When Microsoft first launched Direct Routing, their model was based on companies managing their own SBC and plugging in Teams. Since then, more and more businesses want a hosted SBC instead.

Here are six reasons why a hosted SBC might be the right choice for your organization:

  1. You’re trying to lower costs by moving from a CAPEX investment model towards OPEX investment by reducing the on-prem equipment you need to service and maintain.
  2. It’s faster to deploy a hosted solution, which will help you keep up with migration timelines and evolving communications needs.
  3. It reduces your need for specialized expertise and investments across PowerShell, VoIP engineering, certifications, and anything else required to manage your own SBCs in-house.
  4. It simplifies your infrastructure management globally as managing telephony infrastructure internationally becomes increasingly complex.
  5. It increases security & quality because your SBC acts as a voice-aware firewall and encryption protects your voice traffic, preventing bad actors from entering your data network.
  6. You need interoperability across your communications ecosystem and systems with platform-agnostic SIP and porting tools.

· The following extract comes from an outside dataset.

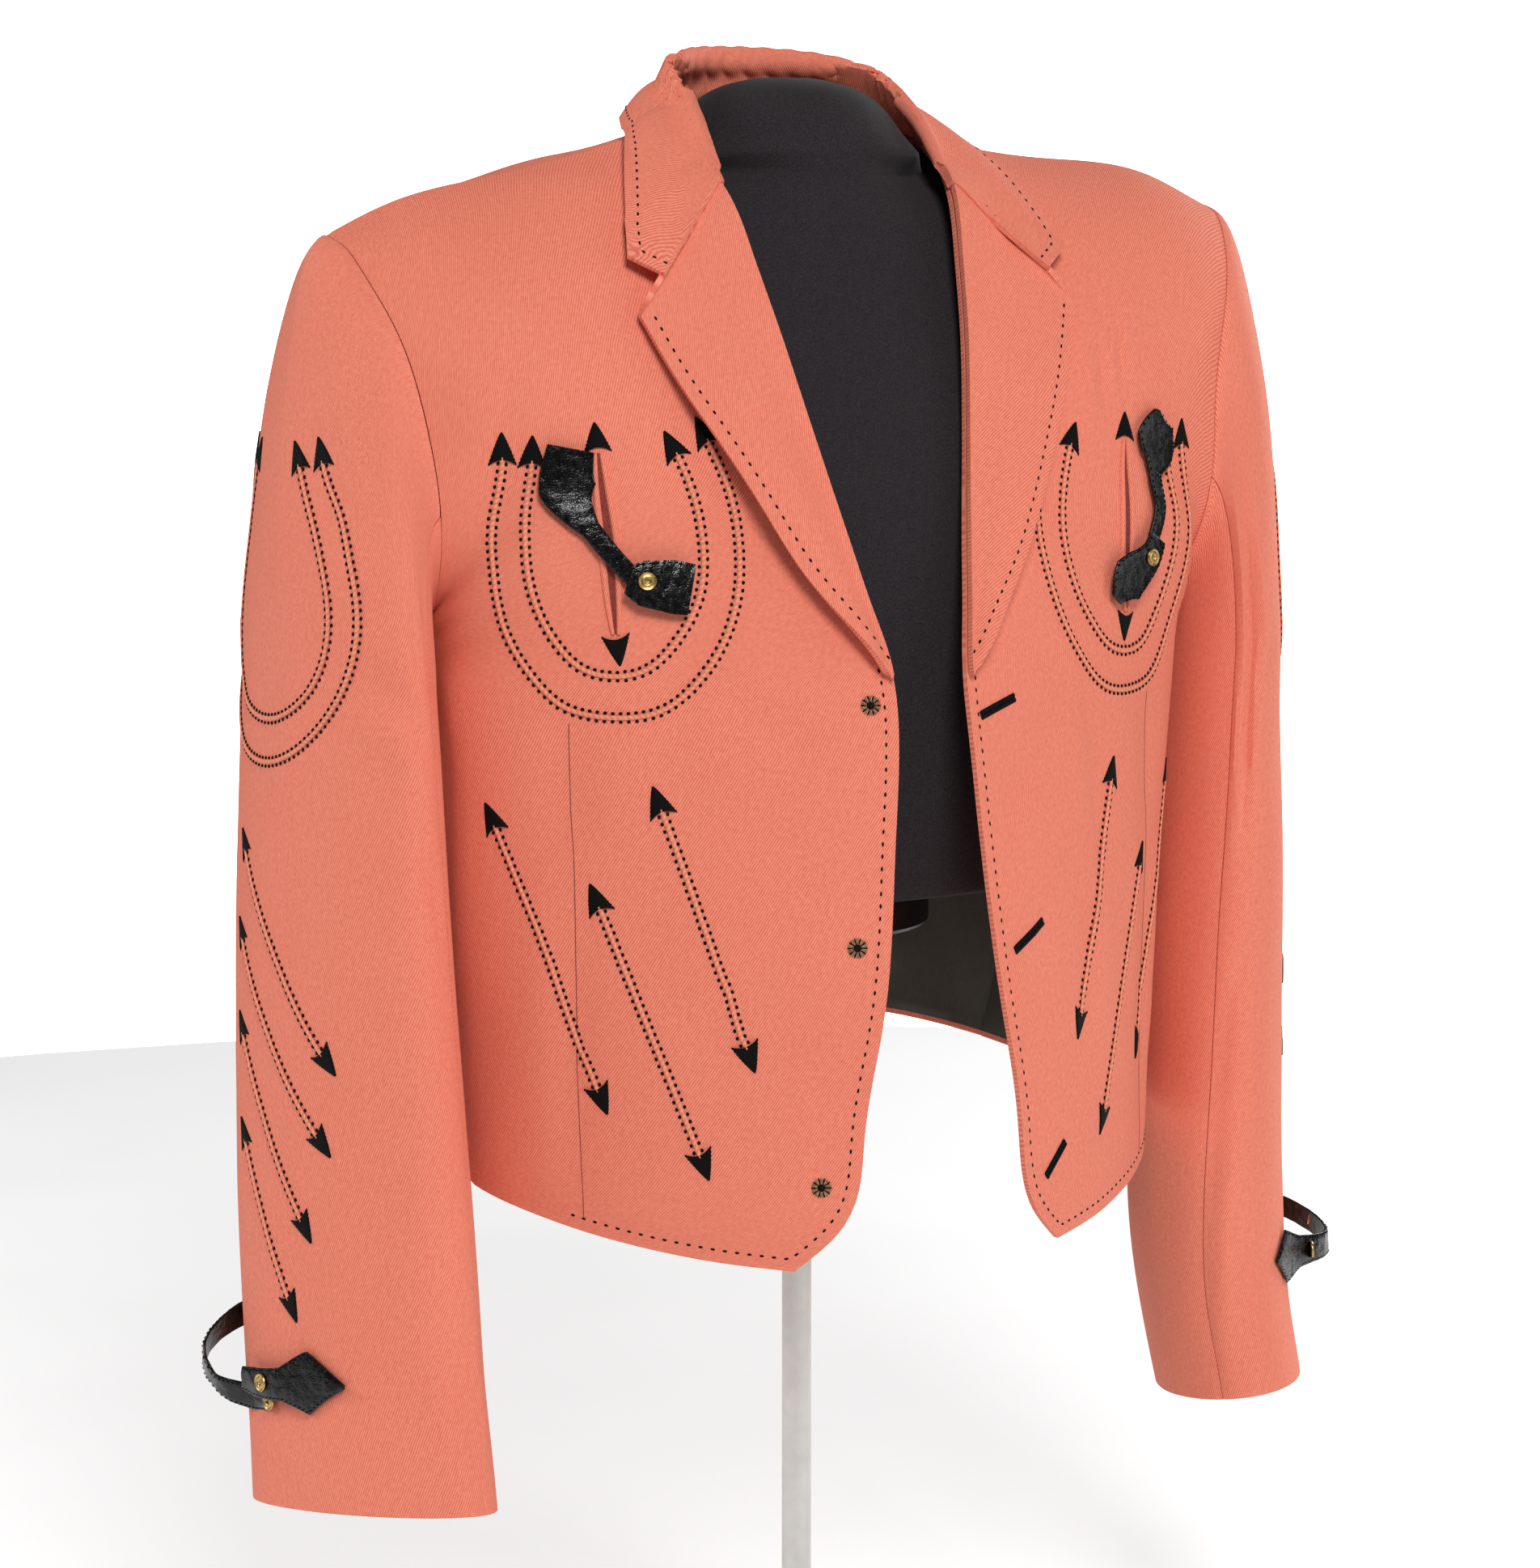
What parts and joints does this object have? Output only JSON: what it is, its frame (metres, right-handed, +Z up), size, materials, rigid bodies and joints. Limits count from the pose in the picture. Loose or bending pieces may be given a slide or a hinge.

Why you would keep your Microsoft Teams SBC

If you’ve already got a certified SBC, there are many reasons not to outsource the hosting to another provider. These reasons might include:

  • Legacy systems that are analog gateways that you still need to support
  • Using existing contact center or unified communications platforms that require dialing within Microsoft Teams
  • The use of Registering devices
  • Desire to maintain infrastructure in the call flow

Whatever your reason might be, you can always readjust your communications strategy down the line if hosting becomes the right choice.

Your call flows with a hosted SBC in Microsoft Teams

Whether you choose to host your SBC or not, Teams will send voice calls to the SBC, and then to the PSTN or emergency services provider with IP-based SIP trunks.

If you choose Bandwidth to host your SBC, each call will come directly to our Microsoft-certified SBC over our peered links with Teams. In the flow below, the call happens securely with the cross-connect and there’s no public internet piece for this leg of the call:

diagram of how call flows work with microsoft teams direct routing - hosted sbc option

Note: whether you own or host your Microsoft Teams SBC, you’ll be running TLS encryption so that call will be secured by TLS/SRTP. 

Think beyond your Microsoft Teams migration

If you love Microsoft Teams, but decide you want to go somewhere else in the future, or you want to send numbers to another platform, hosting your SBC with a platform-agnostic carrier like Bandwidth means you can manage numbers by simply pressing a button.